The function combines all the methods created on the steps above and given the classifier the scaler and a certain threshold produces the result. From the previously discussed parameters I didn't have to change anything so far cause the result of the images was satisfying.


Video Implementation

1. Provide a link to your final video output. Your pipeline should perform reasonably well on the entire project video (somewhat wobbly or unstable bounding boxes are ok as long as you are identifying the vehicles most of the time with minimal false positives.)

Here's a link to my video result

2. Describe how (and identify where in your code) you implemented some kind of filter for false positives and some method for combining overlapping bounding boxes.

The code for processing the video is located in Video Pipeline section of the notebook. Here a class VideoProcessor is implemented with processFrame function which is an altered version of previously defined processImage. In the function the target was to keep track of the heatmaps of a certain number of previous frames. This is because I wanted to increase the threshold of the heatmaps in order to get rid of false positives the first time I ran the videos.
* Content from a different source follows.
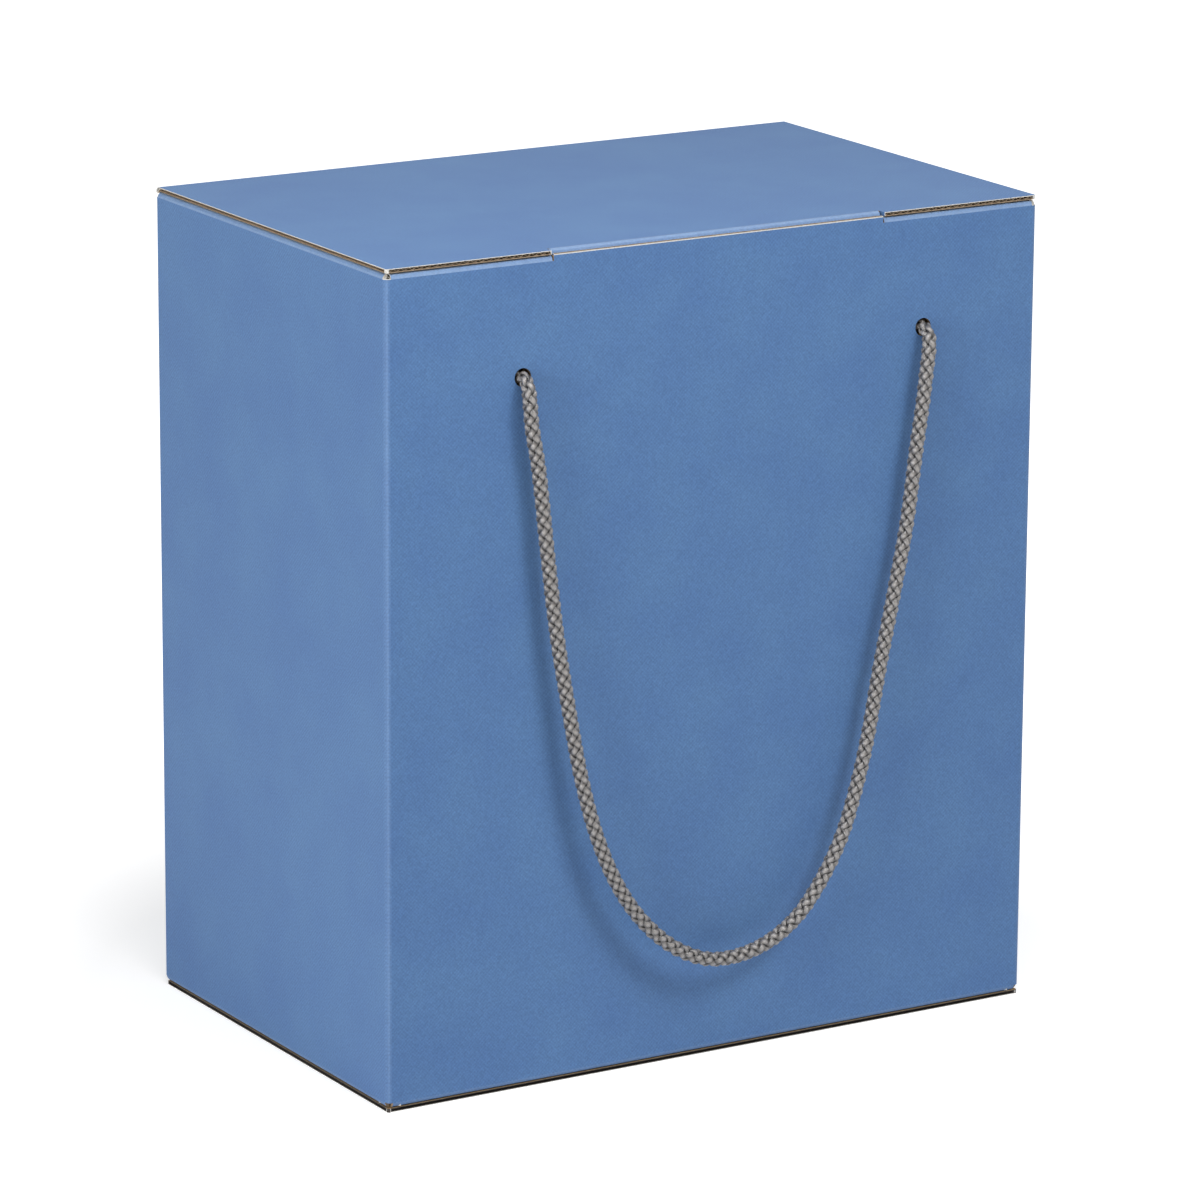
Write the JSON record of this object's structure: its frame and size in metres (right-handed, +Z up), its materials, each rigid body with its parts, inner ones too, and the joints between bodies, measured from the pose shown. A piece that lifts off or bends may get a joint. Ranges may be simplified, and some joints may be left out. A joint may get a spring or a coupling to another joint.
{
  "type": "cardboard carry box with rope handle",
  "caption": "Upright folded corrugated carry box with a rear-hinged tuck lid and a braided rope handle hanging on its front wall.",
  "frame": {"origin": "under the middle of the bottom, on the surface that the box stands on", "axes": "+Z up, +X along the width, the front wall with the rope handle towards -Y and the lid's hinge towards +Y"},
  "size_m": [0.285, 0.1946, 0.32],
  "materials": {
    "printed_board": "matte blue print on white-lined fine-flute corrugated board, grey-brown raw edges",
    "printed_board_lid": "the same board, flutes running front to back",
    "braided_cord": "silver-grey braided cord with a soft sheen"
  },
  "bodies": {
    "carton": {"carton": "printed_board", "rope_handle": "braided_cord", "rope_knot_left": "braided_cord", "rope_knot_right": "braided_cord"},
    "lid": {"lid": "printed_board_lid"}
  },
  "joints": [
    {"name": "lid_hinge", "type": "hinge", "parent": "carton", "child": "lid", "pos_m": [0, 0.09015, 0.31785], "axis": [-1, 0, 0], "range_deg": [0, 200]}
  ]
}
By using a buffer I was able to make sure the algorithm can have the threshold increased while still keeping track of the cars reliably.


Discussion

1. Briefly discuss any problems / issues you faced in your implementation of this project. Where will your pipeline likely fail? What could you do to make it more robust?

During the implemenation some issues, that had to be tackled, were occured. First the tradeoff balance between the accuracy and the speed of the prediction of the classifier was not an easy task. The tradeoff between accuracy and speed was the biggest problem. So the search for the parameters used to extract the features was a very time consuming process.And after the algorithm was performing well in images the video was another story. Of course given the accuracy one can understand that you can't avoid false positives in the frames.

In order to scan in detail each frame with bigger window overlap would increase the processing power making the algorithm not be able to perform real-time without adequate computing power. The heatmap buffer provides on one hand security that the car will be consistently being tracked but on the other hand problems may occur in high dynamic behaviors. This is something that can be further examined and tuned even better. Perhaps a different approach would work better. The problem is that the classifier is trained in a specific dataset which makes it prompt to fail in cases where the vehicles features don't resemble the same features extracted from the dataset. A good solution would be to augment the data which I consider it as a next step. Also I would like to try the new dataset coming from Udacity team when there is enough time. And by combining a better trained and more accurate classifier with a sliding window algorithm which parameters are result of a CNN based on the vehicle location, speed etc. could even improve the result.